Given information.
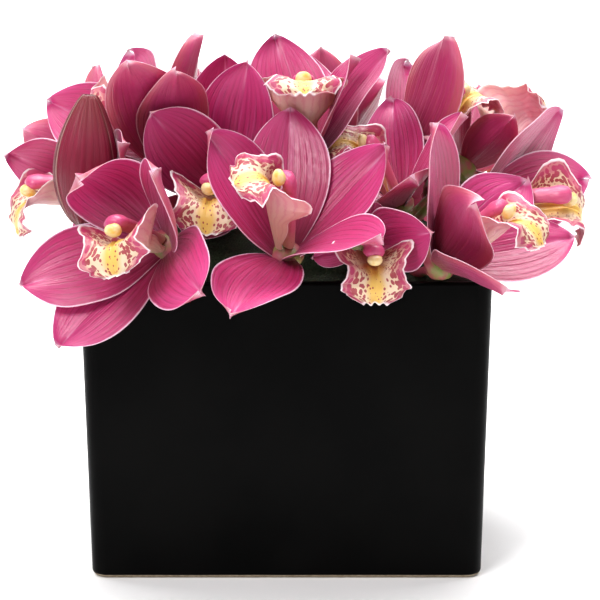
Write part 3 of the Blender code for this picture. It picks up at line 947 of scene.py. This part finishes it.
def tepal_material():
    """Magenta with crimson veins and a pale margin, painted shade at its foot and a painted highlight
    in pale streaks, and duller behind with salmon edges.
    """
    g = Graph("tepal")
    along, across, seed = g.blade()
    front = g.front()
    edge = g.math("ABSOLUTE", across)
    own = g.times(seed, 37.0)
    drift = g.noise(g.vector(g.times(across, 2.2), g.times(along, 1.5), own), 1.0, 2.0)
    streak = g.noise(g.vector(g.times(across, 16.0), g.times(along, 2.2), own), 1.0, 4.0, 0.6)
    mottle = g.noise(g.vector(g.times(across, 7.0), g.times(along, 11.0), own), 1.6, 5.0, 0.6)
    # Veins run along the blade and close up towards its tip.
    phase = g.add(g.times(across, RIB_PHASE), g.times(drift, 3.2))
    vein = g.lines(phase, 9.0)
    fine_phase = g.add(g.times(across, 47.0), g.times(streak, 5.0))
    fine = g.lines(fine_phase, 5.0)
    broken = g.step(mottle, 0.32, 0.66)
    veins = g.times(g.add(g.times(vein, 0.8), g.times(fine, 0.35)), g.add(g.times(broken, 0.6), 0.4))
    veins = g.times(veins, g.step(along, 0.98, 0.6, 0.25, 1.0))

    # Darker towards the foot through the ramp: painted shade where the tepals meet the head.
    depth = g.add(along, g.centred(mottle, 0.35))
    colour = g.ramp(depth, TEPAL_FRONT_AND_SHADE)
    # Pale streaks along the blade: a painted satin highlight.
    pale = g.times(g.step(streak, 0.42, 0.78), 0.55)
    colour = g.mix(pale, colour, HIGHLIGHT_STREAK_PINK)
    colour = g.mix(g.step(seed, 0.0, 1.0, 0.0, 0.45), colour, DARK_MAGENTA)
    colour = g.mix(g.times(veins, 0.58), colour, VEIN_CRIMSON)
    crease = g.times(g.step(edge, 0.09, 0.0), g.step(along, 0.72, 0.95, 0.0, 0.6))
    colour = g.mix(crease, colour, CREASE_PINK)
    ragged = g.add(edge, g.centred(mottle, 0.05))
    margin = g.step(ragged, 0.955, 0.99, 0.0, 0.80)
    near_tip = g.step(along, 0.965, 0.995, 0.0, 0.7)
    margin = g.math("MAXIMUM", margin, near_tip)
    colour = g.mix(margin, colour, MARGIN_PINK)

    behind = g.ramp(g.add(along, g.centred(mottle, 0.3)), TEPAL_BACK)
    behind = g.mix(g.times(veins, 0.55), behind, BACK_VEIN)
    flush = g.times(g.step(edge, 0.55, 0.95), g.step(along, 0.25, 0.60, 0.0, 0.55))
    behind = g.mix(g.times(flush, 0.55), behind, BACK_SALMON)
    behind = g.mix(g.times(margin, 0.7), behind, BACK_MARGIN)
    colour = g.mix(front, behind, colour)
    g.set(Base_Color=colour, Roughness=g.step(mottle, 0.2, 0.8, 0.30, 0.44))
    g.set(Sheen_Weight=0.12, Sheen_Roughness=0.35, Specular_IOR_Level=0.5)
    g.shader.inputs["Sheen Tint"].default_value = (1.0, 0.75, 0.88, 1)
    g.soften(0.12, (0.004, 0.0012, 0.002))
    height = g.minus(g.times(streak, 0.5), g.times(veins, 0.5))
    g.bump(height, 0.0006, 0.55)
    return g.material


def lip_material():
    """Cream with maroon spots and dashes, a magenta margin with a white edge, and yellow keels."""
    g = Graph("lip")
    along, across, seed = g.blade()
    front = g.front()
    edge = g.math("ABSOLUTE", across)
    own = g.times(seed, 29.0)
    mottle = g.noise(g.vector(g.times(across, 6.0), g.times(along, 12.0), own), 1.5, 4.0, 0.6)
    warp = g.centred(mottle, 0.10)
    # Dashes point outwards from the middle, so the cells are long across and short along.
    spots = g.cells(g.vector(g.add(g.times(across, 12.0), warp), g.times(along, 34.0), own), 1.0)
    middle = g.cells(g.vector(g.times(across, 7.5), g.times(along, 22.0), own), 1.15)

    mid_lobe = g.step(along, 0.66, 0.76)
    cream = g.mix(g.step(along, 0.2, 0.6), LIP_THROAT, LIP_CREAM)
    yellow = g.times(g.step(edge, 0.42, 0.12), g.step(along, 0.30, 0.55))
    colour = g.mix(g.times(yellow, 0.85), cream, KEEL_YELLOW)
    reach = g.add(edge, g.times(mid_lobe, 0.16))
    spread = g.step(reach, 0.18, 0.85, 0.24, 0.60)
    dotted = g.step(g.minus(spots, spread), 0.03, -0.03)
    blotted = g.step(g.minus(middle, g.times(spread, 0.9)), 0.03, -0.03)
    marks = g.mix(mid_lobe, dotted, blotted)
    marks = g.times(marks, g.step(along, 0.22, 0.42))
    marks = g.times(marks, g.step(g.add(edge, g.step(along, 0.55, 0.95, 0.0, 0.25)), 0.10, 0.24))
    colour = g.mix(g.times(marks, 0.92), colour, LIP_MAROON)
    band = g.step(g.add(edge, g.centred(mottle, 0.22)), 0.70, 0.88, 0.0, 0.75)
    band = g.times(band, g.step(along, 0.30, 0.48))
    colour = g.mix(band, colour, LIP_BAND)
    white = g.step(edge, 0.955, 0.985)
    tip = g.step(along, 0.975, 0.995)
    white = g.math("MAXIMUM", white, tip)
    colour = g.mix(g.times(white, 0.85), colour, LIP_WHITE)

    outside = g.mix(g.step(along, 0.15, 0.85), LIP_BACK_FOOT, LIP_BACK_TIP)
    lines = g.lines(g.add(g.times(across, 17.0), g.times(mottle, 3.0)), 6.0)
    outside = g.mix(g.times(lines, g.step(along, 0.1, 0.7, 0.10, 0.45)), outside, LIP_BACK_LINE)
    outside = g.mix(g.times(white, 0.7), outside, LIP_BACK_EDGE)
    g.set(Base_Color=g.mix(front, outside, colour), Roughness=g.step(mottle, 0.2, 0.8, 0.34, 0.5))
    g.set(Specular_IOR_Level=0.45)
    g.soften(0.15, (0.003, 0.0016, 0.0012))
    g.bump(g.add(mottle, g.times(lines, 0.3)), 0.0005, 0.5)
    return g.material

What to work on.
Write out the data exactly as it stands.

Solution for this problem.
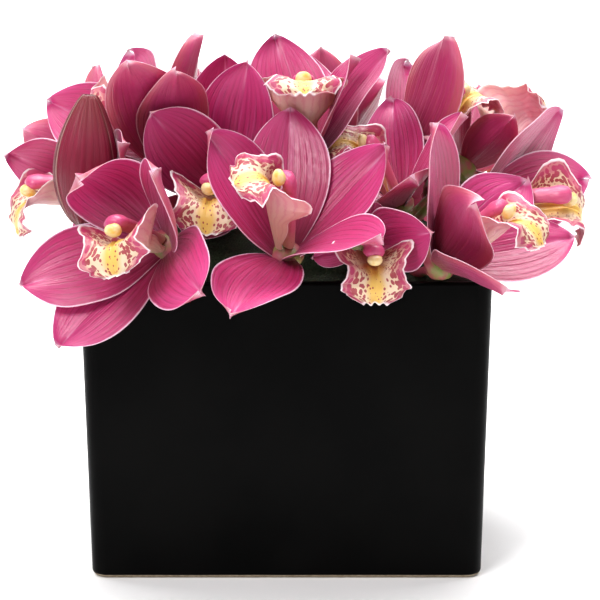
Write part 3 of the Blender code for this picture. It picks up at line 947 of scene.py. This part finishes it.
def tepal_material():
    """Magenta with crimson veins and a pale margin, painted shade at its foot and a painted highlight
    in pale streaks, and duller behind with salmon edges.
    """
    g = Graph("tepal")
    along, across, seed = g.blade()
    front = g.front()
    edge = g.math("ABSOLUTE", across)
    own = g.times(seed, 37.0)
    drift = g.noise(g.vector(g.times(across, 2.2), g.times(along, 1.5), own), 1.0, 2.0)
    streak = g.noise(g.vector(g.times(across, 16.0), g.times(along, 2.2), own), 1.0, 4.0, 0.6)
    mottle = g.noise(g.vector(g.times(across, 7.0), g.times(along, 11.0), own), 1.6, 5.0, 0.6)
    # Veins run along the blade and close up towards its tip.
    phase = g.add(g.times(across, RIB_PHASE), g.times(drift, 3.2))
    vein = g.lines(phase, 9.0)
    fine_phase = g.add(g.times(across, 47.0), g.times(streak, 5.0))
    fine = g.lines(fine_phase, 5.0)
    broken = g.step(mottle, 0.32, 0.66)
    veins = g.times(g.add(g.times(vein, 0.8), g.times(fine, 0.35)), g.add(g.times(broken, 0.6), 0.4))
    veins = g.times(veins, g.step(along, 0.98, 0.6, 0.25, 1.0))

    # Darker towards the foot through the ramp: painted shade where the tepals meet the head.
    depth = g.add(along, g.centred(mottle, 0.35))
    colour = g.ramp(depth, TEPAL_FRONT_AND_SHADE)
    # Pale streaks along the blade: a painted satin highlight.
    pale = g.times(g.step(streak, 0.42, 0.78), 0.55)
    colour = g.mix(pale, colour, HIGHLIGHT_STREAK_PINK)
    colour = g.mix(g.step(seed, 0.0, 1.0, 0.0, 0.45), colour, DARK_MAGENTA)
    colour = g.mix(g.times(veins, 0.58), colour, VEIN_CRIMSON)
    crease = g.times(g.step(edge, 0.09, 0.0), g.step(along, 0.72, 0.95, 0.0, 0.6))
    colour = g.mix(crease, colour, CREASE_PINK)
    ragged = g.add(edge, g.centred(mottle, 0.05))
    margin = g.step(ragged, 0.955, 0.99, 0.0, 0.80)
    near_tip = g.step(along, 0.965, 0.995, 0.0, 0.7)
    margin = g.math("MAXIMUM", margin, near_tip)
    colour = g.mix(margin, colour, MARGIN_PINK)

    behind = g.ramp(g.add(along, g.centred(mottle, 0.3)), TEPAL_BACK)
    behind = g.mix(g.times(veins, 0.55), behind, BACK_VEIN)
    flush = g.times(g.step(edge, 0.55, 0.95), g.step(along, 0.25, 0.60, 0.0, 0.55))
    behind = g.mix(g.times(flush, 0.55), behind, BACK_SALMON)
    behind = g.mix(g.times(margin, 0.7), behind, BACK_MARGIN)
    colour = g.mix(front, behind, colour)
    g.set(Base_Color=colour, Roughness=g.step(mottle, 0.2, 0.8, 0.30, 0.44))
    g.set(Sheen_Weight=0.12, Sheen_Roughness=0.35, Specular_IOR_Level=0.5)
    g.shader.inputs["Sheen Tint"].default_value = (1.0, 0.75, 0.88, 1)
    g.soften(0.12, (0.004, 0.0012, 0.002))
    height = g.minus(g.times(streak, 0.5), g.times(veins, 0.5))
    g.bump(height, 0.0006, 0.55)
    return g.material


def lip_material():
    """Cream with maroon spots and dashes, a magenta margin with a white edge, and yellow keels."""
    g = Graph("lip")
    along, across, seed = g.blade()
    front = g.front()
    edge = g.math("ABSOLUTE", across)
    own = g.times(seed, 29.0)
    mottle = g.noise(g.vector(g.times(across, 6.0), g.times(along, 12.0), own), 1.5, 4.0, 0.6)
    warp = g.centred(mottle, 0.10)
    # Dashes point outwards from the middle, so the cells are long across and short along.
    spots = g.cells(g.vector(g.add(g.times(across, 12.0), warp), g.times(along, 34.0), own), 1.0)
    middle = g.cells(g.vector(g.times(across, 7.5), g.times(along, 22.0), own), 1.15)

    mid_lobe = g.step(along, 0.66, 0.76)
    cream = g.mix(g.step(along, 0.2, 0.6), LIP_THROAT, LIP_CREAM)
    yellow = g.times(g.step(edge, 0.42, 0.12), g.step(along, 0.30, 0.55))
    colour = g.mix(g.times(yellow, 0.85), cream, KEEL_YELLOW)
    reach = g.add(edge, g.times(mid_lobe, 0.16))
    spread = g.step(reach, 0.18, 0.85, 0.24, 0.60)
    dotted = g.step(g.minus(spots, spread), 0.03, -0.03)
    blotted = g.step(g.minus(middle, g.times(spread, 0.9)), 0.03, -0.03)
    marks = g.mix(mid_lobe, dotted, blotted)
    marks = g.times(marks, g.step(along, 0.22, 0.42))
    marks = g.times(marks, g.step(g.add(edge, g.step(along, 0.55, 0.95, 0.0, 0.25)), 0.10, 0.24))
    colour = g.mix(g.times(marks, 0.92), colour, LIP_MAROON)
    band = g.step(g.add(edge, g.centred(mottle, 0.22)), 0.70, 0.88, 0.0, 0.75)
    band = g.times(band, g.step(along, 0.30, 0.48))
    colour = g.mix(band, colour, LIP_BAND)
    white = g.step(edge, 0.955, 0.985)
    tip = g.step(along, 0.975, 0.995)
    white = g.math("MAXIMUM", white, tip)
    colour = g.mix(g.times(white, 0.85), colour, LIP_WHITE)

    outside = g.mix(g.step(along, 0.15, 0.85), LIP_BACK_FOOT, LIP_BACK_TIP)
    lines = g.lines(g.add(g.times(across, 17.0), g.times(mottle, 3.0)), 6.0)
    outside = g.mix(g.times(lines, g.step(along, 0.1, 0.7, 0.10, 0.45)), outside, LIP_BACK_LINE)
    outside = g.mix(g.times(white, 0.7), outside, LIP_BACK_EDGE)
    g.set(Base_Color=g.mix(front, outside, colour), Roughness=g.step(mottle, 0.2, 0.8, 0.34, 0.5))
    g.set(Specular_IOR_Level=0.45)
    g.soften(0.15, (0.003, 0.0016, 0.0012))
    g.bump(g.add(mottle, g.times(lines, 0.3)), 0.0005, 0.5)
    return g.material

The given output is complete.